Ogrodzieniec is a picturesque tourist resort located on the Trail of the Eagles’ Nests (Polish: Szlak Orlich Gniazd). You will find many interesting monuments here and active visitors will surely appreciate the beauty of local landscapes during walk or bike trips. Ogrodzieniec offers also entertainment; in the town’s neighbourhood there is the Miniature Park, in which you may admire all castles of the Trail of the Eagles’ Nests in the 1:25 scale.

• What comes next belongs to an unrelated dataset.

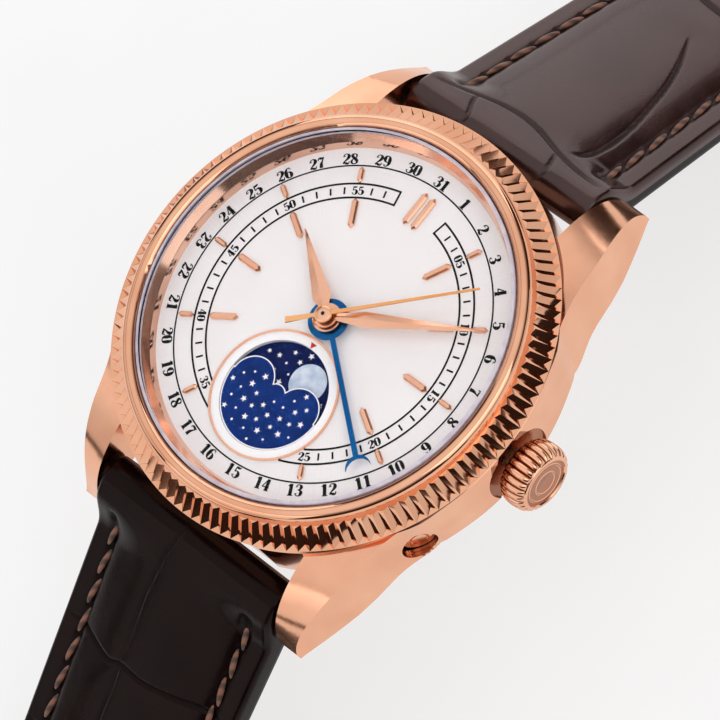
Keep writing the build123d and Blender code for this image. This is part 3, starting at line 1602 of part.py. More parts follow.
# Long half: a rounded point and a row of holes
plain_long_half = strap_half(long_half_length, 0, -1)
long_tip_y = strap_station(long_half_length, 0)[0]
shoulder_y = long_tip_y - strap_tip_length
with BuildPart() as strap_6_half:
    add(plain_long_half.part)
    with BuildSketch(Plane.XY.offset(floor_z - overrun)):
        with BuildLine():
            half_end = strap_end_width / 2
            tip_half = strap_tip_width / 2
            tip_shoulder_y = long_tip_y - strap_tip_length * strap_tip_round_share
            bulge_x = (half_end + tip_half) / 2 + half_end * strap_tip_bulge_share
            bulge_y = (shoulder_y + tip_shoulder_y) / 2
            Polyline(
                (-half_end, -shoulder_y),
                (-strap_root_width, 0),
                (strap_root_width, 0),
                (half_end, -shoulder_y),
            )
            ThreePointArc((half_end, -shoulder_y), (bulge_x, -bulge_y), (tip_half, -tip_shoulder_y))
            ThreePointArc((tip_half, -tip_shoulder_y), (0, -long_tip_y), (-tip_half, -tip_shoulder_y))
            ThreePointArc((-tip_half, -tip_shoulder_y), (-bulge_x, -bulge_y), (-half_end, -shoulder_y))
        make_face()
    extrude(amount=bar_z - floor_z + overrun * 4, mode=Mode.INTERSECT)
    with BuildSketch(Plane.XY.offset(floor_z)):
        for hole in range(strap_hole_count):
            with Locations((0, strap_first_hole + hole * strap_hole_spacing - long_tip_y)):
                Circle(strap_hole_radius)
    extrude(amount=strap_below_bar * 2, mode=Mode.SUBTRACT)


def keeper(place, inner_width, inner_foot_z):
    """A leather loop round the strap with room over it for the other half."""
    y = strap_station(place, strap_lift)[0]
    strap_top_z = floor_z + strap_lift + strap_below_bar + strap_end_crown
    inner_top_z = strap_top_z + keeper_passage
    with BuildPart() as loop:
        with BuildSketch(Plane.XZ.offset(-y - keeper_width / 2)):
            with Locations((0, (floor_z + inner_top_z + keeper_wall) / 2)):
                RectangleRounded(
                    inner_width + 2 * keeper_wall,
                    inner_top_z + keeper_wall - floor_z,
                    keeper_corner_radius,
                )
            with Locations((0, (inner_foot_z + inner_top_z) / 2)):
                Rectangle(inner_width, inner_top_z - inner_foot_z, mode=Mode.SUBTRACT)
        extrude(amount=keeper_width)
    return loop


fixed_keeper = keeper(fixed_keeper_place, strap_end_width, floor_z + strap_lift)
sliding_keeper = keeper(
    sliding_keeper_place, strap_end_width + 2 * keeper_side_gap, floor_z + keeper_wall
)

# Buckle: a bent U frame, the bar through its ears, and the tongue
frame_half = strap_end_width / 2 + buckle_side_gap + buckle_arm_width
window_half_width = strap_end_width / 2 + buckle_side_gap
front_y = buckle_y + buckle_reach
with BuildPart() as buckle_frame:
    with BuildSketch(Plane.XY.offset(floor_z)):
        with Locations((0, front_y)):
            Rectangle(2 * frame_half, buckle_reach + buckle_ear_radius, align=(Align.CENTER, Align.MAX))
        with Locations((0, front_y - buckle_front_width)):
            Rectangle(
                2 * window_half_width,
                buckle_reach + buckle_ear_radius,
                align=(Align.CENTER, Align.MAX),
                mode=Mode.SUBTRACT,
            )
    extrude(amount=buckle_z + buckle_ear_radius - floor_z)
    upright_edges = buckle_frame.edges().filter_by(Axis.Z).group_by(Axis.Y)[-1]
    fillet(upright_edges, radius=buckle_corner_radius)
    with BuildSketch(Plane.YZ.offset(-frame_half)):
        with BuildLine():
            Polyline(
                (buckle_y, buckle_z - buckle_ear_radius),
                (front_y, floor_z),
                (front_y, floor_z + buckle_height),
                (buckle_y, buckle_z + buckle_ear_radius),
                close=True,
            )
        make_face()
        with Locations((buckle_y, buckle_z)):
            Circle(buckle_ear_radius)
    extrude(amount=2 * frame_half, mode=Mode.INTERSECT)
    with BuildSketch(Plane.YZ.offset(-frame_half)):
        with Locations((buckle_y, buckle_z)):
            Circle(buckle_bar_radius + seat_fit)
    extrude(amount=2 * frame_half, mode=Mode.SUBTRACT)

with BuildPart() as buckle_bar:
    with BuildSketch(Plane.YZ.offset(-frame_half)):
        with Locations((buckle_y, buckle_z)):
            Circle(buckle_bar_radius)
    extrude(amount=2 * frame_half)

with BuildPart() as buckle_tongue:
    tongue_loop_radius = buckle_bar_radius + running_fit + tongue_loop_wall
    tongue_foot_z = buckle_z + tongue_loop_radius - tongue_height
    tongue_tip_y = front_y + tongue_lap
    with BuildSketch(Plane.YZ.offset(-tongue_width / 2)):
        with Locations((buckle_y, buckle_z)):
            Circle(tongue_loop_radius)
        with BuildLine():
            Polyline(
                (buckle_y, tongue_foot_z),
                (tongue_tip_y, tongue_foot_z - tongue_slope_drop),
                (tongue_tip_y, tongue_foot_z - tongue_slope_drop + tongue_height / 2),
                (tongue_tip_y - tongue_height, tongue_foot_z - tongue_slope_drop + tongue_height),
                (buckle_y, tongue_foot_z + tongue_height),
                close=True,
            )
        make_face()
        with Locations((buckle_y, buckle_z)):
            Circle(buckle_bar_radius + running_fit, mode=Mode.SUBTRACT)
    extrude(amount=tongue_width)

pieces = {
    "mid_case": mid_case,
    "bezel": bezel,
    "rehaut": rehaut,
    "crystal": crystal,
    "crystal_gasket": crystal_gasket,
    "case_back_ring": case_back_ring,
    "case_back_glass": case_back_glass,
    "case_back_gasket": case_back_gasket,
    "crown": crown,
    "crown_stem": crown_stem,
    "crown_tube": crown_tube,
    "corrector_pusher": corrector_pusher,
    "spring_bars": spring_bars,
    "dial": dial,
    "subdial_ring": subdial_ring,
    "moon_mask": moon_mask,
    "moon_disc": moon_disc,
    "outer_indices": outer_indices,
    "inner_indices": inner_indices,
    "twelve_marker": twelve_marker,
    "hour_hand": hour_hand,
    "minute_hand": minute_hand,
    "second_hand": second_hand,
    "date_hand": date_hand,
    "movement_ring": movement_ring,
    "mainplate": mainplate,
    "train_bridge": train_bridge,
    "balance_cock": balance_cock,
    "jewels": jewels,
    "bridge_screws": bridge_screws,
    "barrel": barrel,
    "centre_wheel": centre_wheel,
    "third_wheel": third_wheel,
    "fourth_wheel": fourth_wheel,
    "escape_wheel": escape_wheel,
    "pallet_fork": pallet_fork,
    "balance_wheel": balance_wheel,
    "hairspring": hairspring,
    "ratchet_wheel": ratchet_wheel,
    "crown_wheel": crown_wheel,
    "winding_pinion": winding_pinion,
    "rotor": rotor,
    "rotor_bearing": rotor_bearing,
    "cannon_pinion": cannon_pinion,
    "minute_wheel": minute_wheel,
    "hour_wheel": hour_wheel,
    "date_wheel": date_wheel,
    "date_driver": date_driver,
    "calendar_jumpers": calendar_jumpers,
    "strap_12_half": strap_12_half,
    "strap_6_half": strap_6_half,
    "fixed_keeper": fixed_keeper,
    "sliding_keeper": sliding_keeper,
    "buckle_frame": buckle_frame,
    "buckle_bar": buckle_bar,
    "buckle_tongue": buckle_tongue,
}
for label, piece in pieces.items():
    piece.part.label = label
    export_step(piece.part, f"parts/{label}.step")
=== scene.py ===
from math import atan2, cos, hypot, pi, radians, sin, sqrt

import bpy
import numpy as np
from mathutils import Matrix, Vector


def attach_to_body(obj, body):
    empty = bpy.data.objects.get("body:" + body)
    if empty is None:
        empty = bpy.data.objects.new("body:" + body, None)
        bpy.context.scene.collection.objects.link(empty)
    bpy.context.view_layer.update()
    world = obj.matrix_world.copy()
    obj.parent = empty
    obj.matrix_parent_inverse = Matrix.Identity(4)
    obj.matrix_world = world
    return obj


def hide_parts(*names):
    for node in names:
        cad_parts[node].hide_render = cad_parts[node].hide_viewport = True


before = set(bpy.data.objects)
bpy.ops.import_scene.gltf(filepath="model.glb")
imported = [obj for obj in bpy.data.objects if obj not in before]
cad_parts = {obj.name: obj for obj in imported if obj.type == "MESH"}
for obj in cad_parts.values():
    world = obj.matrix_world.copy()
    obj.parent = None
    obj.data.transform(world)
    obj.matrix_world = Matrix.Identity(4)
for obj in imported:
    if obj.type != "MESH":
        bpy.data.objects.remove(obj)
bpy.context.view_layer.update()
mm = 0.001
print("frame loaded with", len(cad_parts), "nodes")

# hands, dial print and strap sizes below are in millimetres, in the watch's own frame


def toLinear(hexColour):
    channels = [int(hexColour[i:i + 2], 16) / 255 for i in (1, 3, 5)]
    return [c / 12.92 if c <= 0.04045 else ((c + 0.055) / 1.055) ** 2.4 for c in channels] + [1]


def per(size):  # texture scale for a pattern whose detail is this many millimetres across
    return 1000 / size


def perWave(spacing):  # the same for a wave texture, whose bands lie pi / 10 apart at a scale of 1
    return per(spacing) * pi / 10


def addNode(tree, kind, settings, links=()):
    node = tree.nodes.new("ShaderNode" + kind)
    for name, value in settings.items():
        if name == "ramp":
            ramp = node.color_ramp
            while len(ramp.elements) < len(value):
                ramp.elements.new(0.5)
            for element, (place, colour) in zip(ramp.elements, value):
                element.position, element.color = place, toLinear(colour)
        elif isinstance(name, int) or name in node.inputs:
            node.inputs[name].default_value = value
        else:
            setattr(node, name, value)
    for socket, source in dict(links).items():
        tree.links.new(source, node.inputs[socket])
    return node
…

Ogrodzieniec is an important tourist resort situated on the Trail of the Eagles’ Nests, i.e. the trail on the road from Krakow to Czestochowa with numerous ruins of castles and fortresses (the so called Eagles’ Nests). Moreover, there is the Trail of Jura Fortresses (Polish: Szlak Warowni Jurajskich) going through the town centre. Ogrodzieniec may boast of many interesting monuments, such as: Transfiguration of Jesus Church from the 18th century, ruins of gunpowder depot from the 19th century as well as the town hall from the 17th century.
Nearby Ogrodzieniec, in Podzamcze, there is Ogrodzieniec castle. It is a very interesting monument, shrouded in mystery and connected with many legends. According to some paranormal phenomena researchers, it is haunted. It is claimed that the Black Dog from Ogrodzieniec shows up at nights. It has burning eyes, is huge and carries a heavy chain. The ghost is supposed to be the soul of Krakow Castellan Stanislaw Warszycki. Numerous Polish movies and series were filmed in Ogrodzieniec castle.
Ogrodzieniec is a town in the Silesian Voivodeship, in Zawiercie County. It is situated at the altitude of 390-420 meters above the sea level, on the boarder of Coal Fields of Dabrowa (Polish: Zagłębie Dąbrowskie) and in the middle part of Krakow-Czestochowa Upland. In the town centre Voivodeship roads no. 791 and 790 cross. Ogrodzieniec is a small town with a total area of 28.56 km2 and population of 4.400.
The first written records about Ogrodzieniec are from 1346, but the town probably existed already in the 11th century. Ogrodzieniec’s location fostered the development of trade, which was of interest mainly to Jews. In the 13th and 14th centuries there were big game huntings organized in the local wildlands.
In 1795 Ogrodzieniec was a part of Austria and from 1815 of the Russian Empire. During the Second World War, on 8 October 1939, this area was joined to the Third Reich. During the Nazi occupation of Poland, it was planned to change the town’s name to Bonerburg (the Boner family owned the Ogrodzieniec castle in the 17th century) but this change never went into effect.